L’innovation d’Omri avait une portée bien plus grande que celle de Jéroboam, ou, pour parler le langage des Écritures, il agissait d’une manière beaucoup plus criminelle que ses prédécesseurs. Il voulait ravir au peuple son Dieu et ses origines, lui faire oublier qu’il devait former un peuple spécial, opposé aux idolâtres. Les sources historiques n’indiquent pas l’accueil fait à cette nouveauté. Omri étant mort six années après la fondation de Samarie (vers 923), la révolution qu’il avait voulu introduire dans les habitudes et les opinions n’avait encore pu jeter de profondes racines. Ce fut son fils Achab (922-901) qui la poursuivit, comme pour obéir aux dernières volontés de son père.
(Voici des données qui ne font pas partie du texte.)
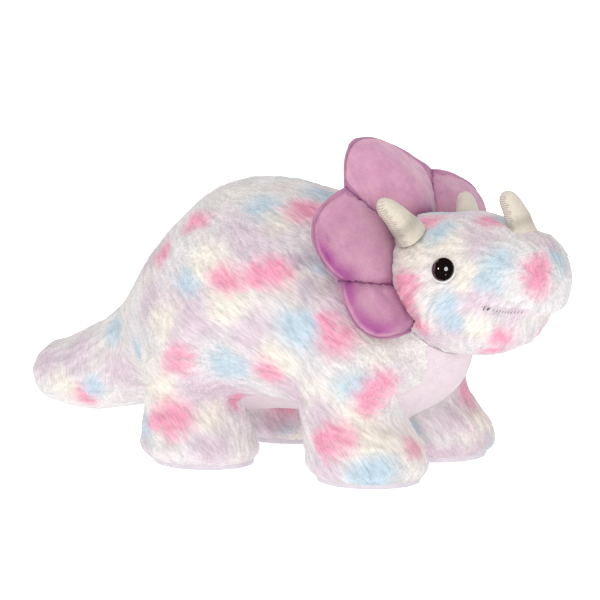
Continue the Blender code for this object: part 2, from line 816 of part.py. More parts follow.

Mais l’exécution d’un tel attentat sur ce que l’homme a de plus intime, quelle que soit l’énergie de la main qui l’entreprend, dépend de circonstances ou d’un ensemble de faits qui échappent au calcul le plus sagace. La fusion des dix tribus avec Canaan rencontra deux obstacles, l’un dans le tempérament d’Achab, l’autre dans une réaction inattendue qui affaiblit, sinon paralysa la violence de l’effort. Pour faire d’Israël une annexe de la Phénicie et le rendre étranger à lui-même et à ses traditions, il eût fallu au successeur d’Omri un esprit énergique, une volonté inflexible et la dureté la plus entière ; à cette condition seule il pouvait briser toute résistance. Mais Achab était presque tout l’opposé : faible, doux, ami du repos et du bien-être, plus enclin à fuir ou à tourner les difficultés qu’à les chercher et à les résoudre.